C’est dans ce contexte que ce tribunal a transmis plusieurs questions préjudicielles à la Cour de Justice d’ l’Union Européenne ("CJUE").

 

Restrictions de concurrence

 

L’article 101 du TFUE est applicable aux associations ayant pour but statutaire l’organisation et le contrôle d’un sport donné, dans la mesure où ces entités exercent une activité économique en rapport avec ce sport (arrêt C‑49/07, 1er juillet 2008, MOTOE).

 

Il faut néanmoins distinguer selon que le comportement en cause a pour objet ou seulement pour effet de restreindre la concurrence. Dans le premier cas, il ne peut bénéficier d’aucune exemption. Dans le second, ce comportement peut ne pas relever de l’article 101 du TFUE s’il est justifié par la poursuite d’un objectif légitime d’intérêt général dénué, en soi, de caractère anticoncurrentiel, que les moyens mis en œuvre pour l’atteindre sont nécessaires à cette fin et que ces moyens n’éliminent pas toute concurrence (arrêt C‑1/12 du 28 février 2013, OTOC).

 

Libre circulation des travailleurs

 

En vertu de l’article 45 du TFUE, la libre circulation des travailleurs est assurée au sein de l’Union.

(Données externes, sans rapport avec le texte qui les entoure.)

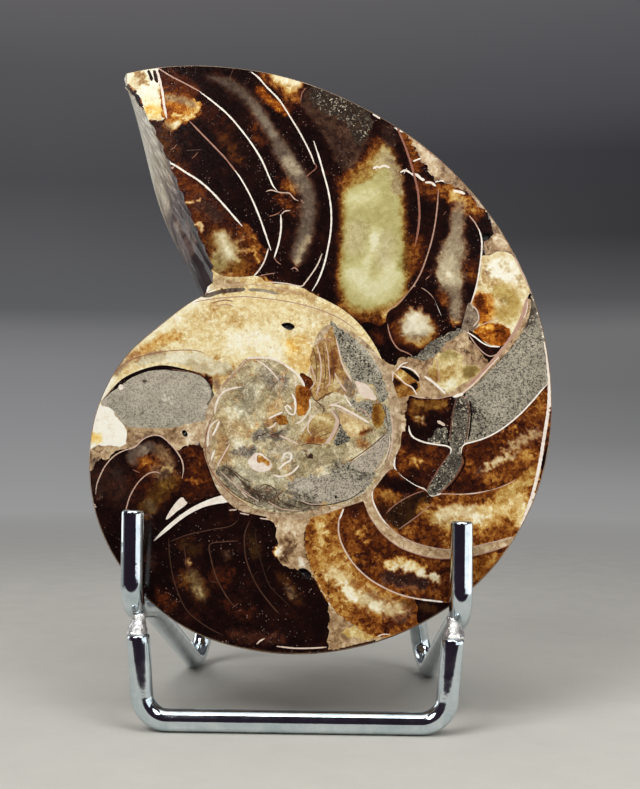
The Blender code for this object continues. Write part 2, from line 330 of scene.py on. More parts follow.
def paint_upper_chambers(face):
    """Dark chambers from the broken end to the pale green one, with a grey cloud through the middle."""
    face.tint([(-19, 94), (-17, 91.5), (-15, 90)], 1, 2, glow=0.15)
    face.tint([(-15.5, 88.3), (-14, 86.4), (-12.6, 84.2)], 0.4, 1.4, glow=0.24, green=0.3, ragged=1)
    face.tint([(-9.3, 90.6), (-8, 88.4), (-8.6, 92.5)], 0.6, 1.4, glow=0.24, ragged=1)
    face.area("calcite", [(-26.6, 83.9), (-24.5, 83), (-22.5, 81.5), (-20, 80.2), (-18, 78.2), (-16, 76.2),
        (-14, 73.7), (-11.5, 70.7), (-9, 68.3), (-6.8, 66.3), (-7.6, 63), (-9.2, 60.6), (-13, 60.2),
        (-18, 60.6), (-20, 66), (-24, 75), (-28, 83)], glow=0.2)
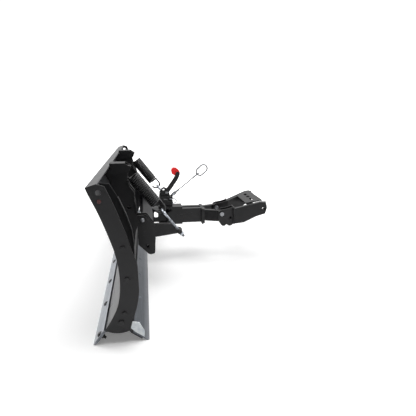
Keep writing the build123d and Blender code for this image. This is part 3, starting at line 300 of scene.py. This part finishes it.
def wire_steel(name):
    """Dull cloudy steel of the lift cable."""
    m = Mat(name)
    rounded = m.rounded(radius=0.0006)
    cloud = m.noise(scale=90.0, detail=5.0, rough=0.65)
    color = m.mottle(cloud, dark=(0.22, 0.225, 0.235), light=(0.46, 0.47, 0.49), end=0.72)
    normal = m.bump(m.noise(scale=900.0), strength=0.15, distance=0.0002, normal=rounded)
    return m.finish(color, m.ramp(cloud, low=0.28, high=0.45), metal=0.45, normal=normal)


def weld_metal(name):
    """Black-coated weld bead."""
    m = Mat(name)
    cloud = m.noise(scale=200.0, detail=4.0, rough=0.6)
    color = m.mottle(cloud, dark=(0.024, 0.024, 0.025), light=(0.05, 0.05, 0.052))
    normal = m.bump(m.noise(scale=1200.0, detail=2.0), strength=0.2, distance=0.0003)
    return m.finish(color, m.ramp(cloud, low=0.3, high=0.46), metal=0.0, normal=normal)


BOLT_BLACK = dict(base=(0.016, 0.016, 0.017), worn=0.12, rough=0.36, radius=0.0008)

blade_mat = powder_coat("blade_coat", base=(0.021, 0.021, 0.0225), worn=0.09, rough=0.42,
                        spec=0.35)
skin_mat = powder_coat("skin_coat", base=(0.028, 0.0285, 0.031), worn=0.10, rough=0.30,
                       spec=0.62)
rib_mat = powder_coat("rib_coat", base=(0.019, 0.019, 0.0205), worn=0.10, rough=0.40,
                      spec=0.35)
frame_mat = powder_coat("frame_coat", base=(0.018, 0.018, 0.0195), worn=0.11, rough=0.37)
edge_mat = wear_steel("edge_steel", light=(0.24, 0.255, 0.28), dark=(0.13, 0.14, 0.155))
drag_mat = wear_steel("drag_steel", light=(0.185, 0.20, 0.225), dark=(0.095, 0.105, 0.12))
zinc_mat = zinc("zinc_plate")
bracket_mat = zinc("bracket_zinc", tint=(0.86, 0.93, 1.0), rough=0.34, metal=0.2)
bolt_mat = zinc("bolt_zinc", tint=(0.38, 0.39, 0.41), rough=0.34)
dark_bolt_mat = powder_coat("dark_fastener", **BOLT_BLACK)
# The edge bolts are left plain where they hold the rear wear bar.
edge_bolt_mat = powder_coat("edge_fastener", **BOLT_BLACK, bare_from=0.105)
rod_mat = thread_zinc("rod_zinc")
# The red grip gets a painted glow (emission) that brightens it, though it is no lamp.
red_mat = plastic("red_plastic", base=(0.88, 0.010, 0.010), glow=0.30)
reflector_mat = plastic("reflector_red", base=(0.10, 0.02, 0.02), rough=0.22)
coil_mat = spring_coat("spring_coat")
cable_mat = wire_steel("cable_steel")
weld_mat = weld_metal("weld_coat")

# Which CAD pieces each material goes on.
PAINT = {
    skin_mat: ["moldboard"],
    blade_mat: ["end_plate_right", "end_plate_left", "end_ribs", "base_rail"],
    rib_mat: ["main_rib_right", "main_rib_left", "spring_brackets", "intermediate_ribs"],
    frame_mat: ["mount_rails", "mount_ears", "mount_cross_plate", "head_plates",
                "push_channels", "joint_plate", "push_leg_right", "push_leg_left",
                "latch_tower", "cross_tube", "pivot_plates", "pivot_sleeves",
                "spring_arm_right", "spring_arm_left", "kingpin_sleeve", "swivel_tongue",
                "sector_plate", "lock_lever"],
    edge_mat: ["cutting_edge"],
    drag_mat: ["backdrag_edge"],
    bracket_mat: ["backdrag_brackets"],
    zinc_mat: ["kingpin", "thrust_washers", "hairpin_clip", "lock_pin", "lift_pin",
               "lock_spring", "adjuster_nut_right", "adjuster_nut_left"],
    bolt_mat: ["pivot_bolts", "lift_bolts", "lever_bolt"],
    edge_bolt_mat: ["edge_bolts", "edge_nuts"],
    dark_bolt_mat: ["spring_pins", "end_plate_bolts", "end_plate_nuts", "pivot_nuts",
                    "joint_bolts", "joint_nuts", "trunnion_right", "trunnion_left"],
    rod_mat: ["eyebolt_right", "eyebolt_left"],
    red_mat: ["lever_grip"],
    reflector_mat: ["reflectors"],
    cable_mat: ["lift_cable", "lift_ring"],
}
for material, names in PAINT.items():
    for name in names:
        slots = nodes[name].data.materials
        slots.clear()
        slots.append(material)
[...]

Les footballeurs professionnels sont considérés comme des travailleurs au sens de ce texte (arrêt C‑415/93 du 15 décembre 1995, Bosman).

 

Une restriction à la libre circulation des travailleurs peut néanmoins être admise, notamment si elle répond à une raison impérieuse d’intérêt général et si elle respecte le principe de proportionnalité, c’est-à-dire qu’elle est propre à garantir, d’une manière cohérente et systématique, la réalisation de l’objectif poursuivi sans aller au-delà de ce qui est nécessaire pour atteindre cet objectif (arrêt C‑415/93 du 15 décembre 1995, Bosman).

 

A cet égard, l’objectif d’encourager le recrutement et la formation des jeunes joueurs est considéré comme légitime (même arrêt).

 

La décision de la CJUE

 

Dans sa décision C-680/21 du 21 décembre 2023, la CJUE a jugé que les règles en cause paraissent limiter ou contrôler un des paramètres essentiels de la concurrence : le recrutement de joueurs de talent, susceptibles de permettre à leur équipe de l’emporter lors de matchs, et sont donc de nature à avoir une incidence sur la concurrence, sauf s’il est démontré qu’elles ont seulement un effet (et non un objet) anticoncurrentiel.

 

En outre la Cour a jugé que ces règles sont susceptibles d’engendrer une discrimination indirecte fondée sur la nationalité au détriment de joueurs provenant d’un autre État membre que la Belgique et portent donc à première vue atteinte à la liberté de circulation des travailleurs, sauf s’il est démontré qu’elles répondent à une raison impérieuse d’intérêt général et sont proportionnées.

 

Les conséquences

 

Le débat va désormais se poursuivre devant le tribunal de première instance francophone de Bruxelles.

 

L’UEFA et l’URBSFA devront y démontrer, d’une part, “au moyen d’arguments et d’éléments de preuve convaincants” que les règles relatives aux JFL sont à la fois justifiées par la poursuite d’un ou de plusieurs objectifs légitimes et strictement nécessaires à cette fin et, d’autre part, qu’elles “sont aptes à garantir, de façon cohérente et systématique, la réalisation de l’objectif consistant à encourager, au niveau local, le recrutement et la formation des jeunes joueurs de football professionnel”, sans aller au-delà de ce qui est nécessaire pour atteindre cet objectif.

 

A défaut, ces règles seront considérées comme anticoncurrentielles et/ou attentatoires à la libre circulation des travailleurs au sein de l’Union.